What Does Data Integrity Mean?

After data has been generated, it’s commonly stored on computers or transmitted over networks. In both of these scenarios, there is the potential for that data to be changed, either by random errors or an intentional actor.

Data integrity measures the trustworthiness of data or the confidence that it hasn’t been modified since it was created. Various methods exist for protecting data integrity, including checksums, hash functions, and digital signatures.

Data Integrity and the CIA Triad

Data integrity is one of the parts of the CIA triad, which encapsulates the core goals of a cybersecurity program. The CIA triad includes:

  • Confidentiality: Ensuring that data or systems can’t be accessed by unauthorized personnel.
  • Integrity: Protecting data against modification by unauthorized users.
  • Availability: Ensuring that data and systems are available to legitimate users.
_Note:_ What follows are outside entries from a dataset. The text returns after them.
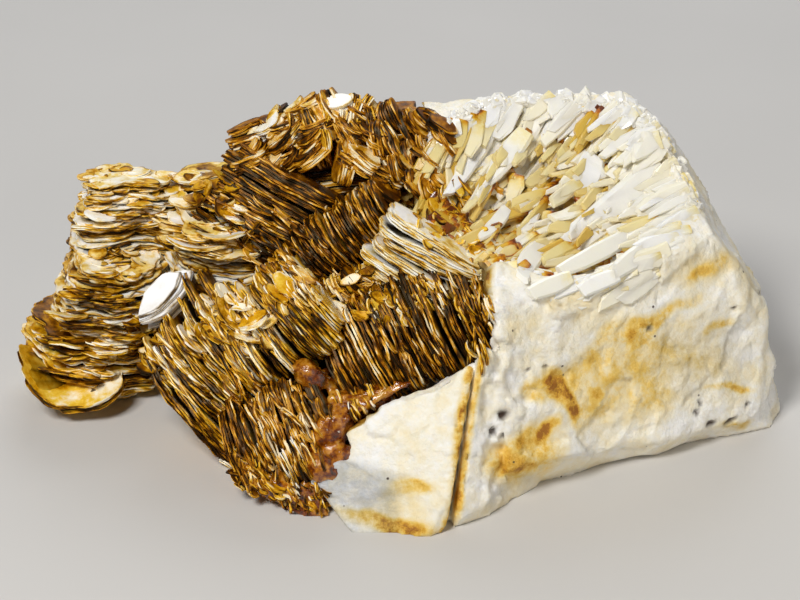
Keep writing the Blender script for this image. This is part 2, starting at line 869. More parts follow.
@dataclass
class Book:
    """One book of mica: thin sheets piled up along an axis, in packets that end unevenly.

    Attributes:
        node: The solid that the book replaces.
        centre: Middle of the pile.
        stack: Direction that it is piled in.
        run: Direction in which its sheets are longest.
        half_run: Half its length in mm, along run.
        half_wide: Half its width in mm.
        height: Its height in mm, along stack.
        ledges: Number of ledges, each of one outline.
        corners: Corners of the outline.
        low: Size of the lowest sheet, as a share of the largest.
        high: Size of the highest sheet.
        fan: Degrees that the sheets open by, from the lowest to the highest.
        curl: How far the near end of each sheet rises, in mm.
        dish: How far both ends of each sheet rise, in mm.
        seed: Number that its uneven sizes come from.
        packet: Usual thickness of a packet of sheets, in mm.
        sheet: Usual thickness of a sheet with the gap over it, in mm.
        crinkle: Height of the waves in the sheets, in mm.
        ragged: Depth of the bites in their edges, in mm.
        loose: How unevenly its packets lie: the tilt of a ledge in degrees.
        square: How square its outline is, from 2 for an ellipse upwards.
        grown: Size of the sheets against the solid's.
        broken: How far the corners of its outline leave the plain shape.
        look: How it is weathered.
    """

    node: str
    centre: Vector
    stack: Vector
    run: Vector
    half_run: float
    half_wide: float
    height: float
    ledges: int = 7
    corners: int = 12
    low: float = 0.85
    high: float = 0.8
    fan: float = 0.0
    curl: float = 0.0
    dish: float = 0.0
    seed: int = 1
    packet: float = 1.5
    sheet: float = 0.43
    crinkle: float = 0.3
    ragged: float = 0.9
    loose: float = 2.6
    square: float = 2.7
    grown: float = 1.04
    broken: float = 0.06
    look: Look = Look.GOLDEN

    def outline(self, rng: random.Random) -> list[Vector]:
        """Draws a plate with six blunt sides and half sizes of 1.

        Args:
            rng: Source of its unevenness.

        Returns:
            Its corners.
        """
        points = []
        for corner in range(self.corners):
            angle = 2 * math.pi * (corner + rng.uniform(-0.2, 0.2)) / self.corners
            reach = 0.97 - 0.04 * math.cos(6 * angle) + rng.uniform(-self.broken, self.broken)
            powers = abs(math.cos(angle)) ** self.square + abs(math.sin(angle)) ** self.square
            reach *= self.grown / powers ** (1.0 / self.square)
            points.append(Vector((reach * math.cos(angle), reach * math.sin(angle), 0.0)))
        return points

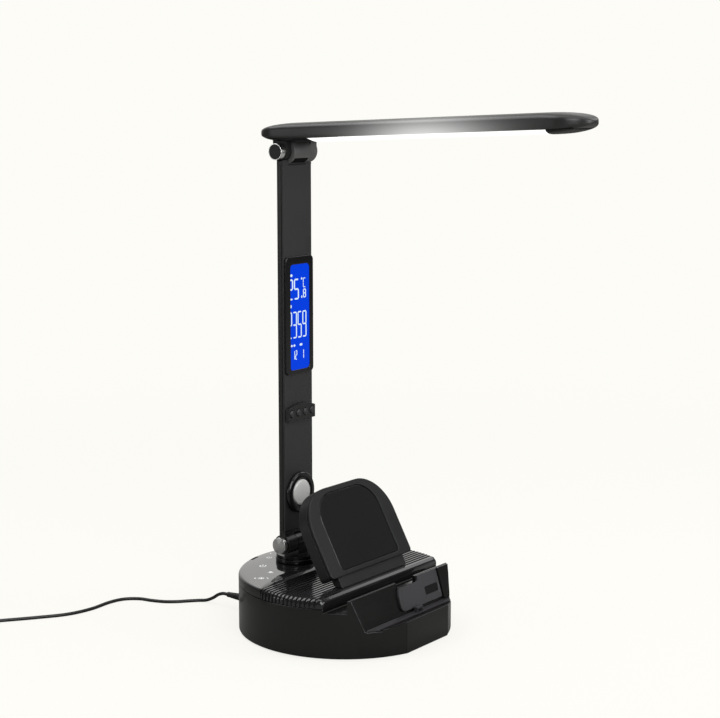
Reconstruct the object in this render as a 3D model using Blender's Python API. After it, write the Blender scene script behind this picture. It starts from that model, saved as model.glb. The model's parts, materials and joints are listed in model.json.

Why is Data Integrity Important?

Data is the modern business’s most valuable asset. Customer lists, intellectual property, marketing plans, and other key elements of an organization’s success and ability to compete in the marketplace are all types of data.

Data integrity helps to ensure that this data is accurate and reliable for an organization. Even a simple, natural error can negatively impact the organization. For example, errors introduced into a client’s email address or phone number could render them unreachable or set the organization up for potential social engineering attacks.

Intentional data errors introduced by an attacker can have even greater impacts. For example, an attacker could modify a program downloaded by an employee to include malicious code. Alternatively, invoices or other valuable data could be modified to send funds to the attacker or take other malicious actions.

Data integrity helps to protect against these and similar threats. By providing the organization with a means of determining if data has been tampered with, it enables the organization to accurately assess the level of trust that it should place in the data.

Methods for Ensuring Data Integrity

Numerous methods exist for ensuring data integrity against both accidental and intentional data errors. Some of the most common include:

  • Checksums: Checksums are a value stored alongside data that can help to detect accidental modifications. Combining the data and the checksum should have a known result (summing to 0, etc.). However, checksums can be easily recalculated by an attacker, making them a poor choice to protect against intentional modifications to data.
  • File Hashes: Hash functions are designed to be one-way, collision-resistant functions, which means that it’s infeasible to calculate the input of a hash from the output or to find two inputs with the same hash. This makes them a good fit for data integrity checks because modifications to data change the hash, which would be apparent when comparing a user-calculated hash of data with a stored, trusted hash.
  • Digital Signatures: Digital signatures combine hash functions and public key cryptography to offer integrity and authenticity protections. A digital signature involves hashing data and then encrypting it with a user’s private key, creating a signature that can be validated using the corresponding public key. Since a valid signature can only be created with the correct private key, an attacker can’t modify the data and generate a new, valid signature.
  • Access Controls: Access controls prevent unauthorized users from accessing data. This can help to protect against unauthorized modifications by preventing an attacker from accessing the data in the first place.

Conclusion

Data integrity protections are essential for cybersecurity because they prove that data has not been modified and can be trusted. Hashes, digital signatures, and access controls are all solutions that can protect against intentional, malicious changes to data.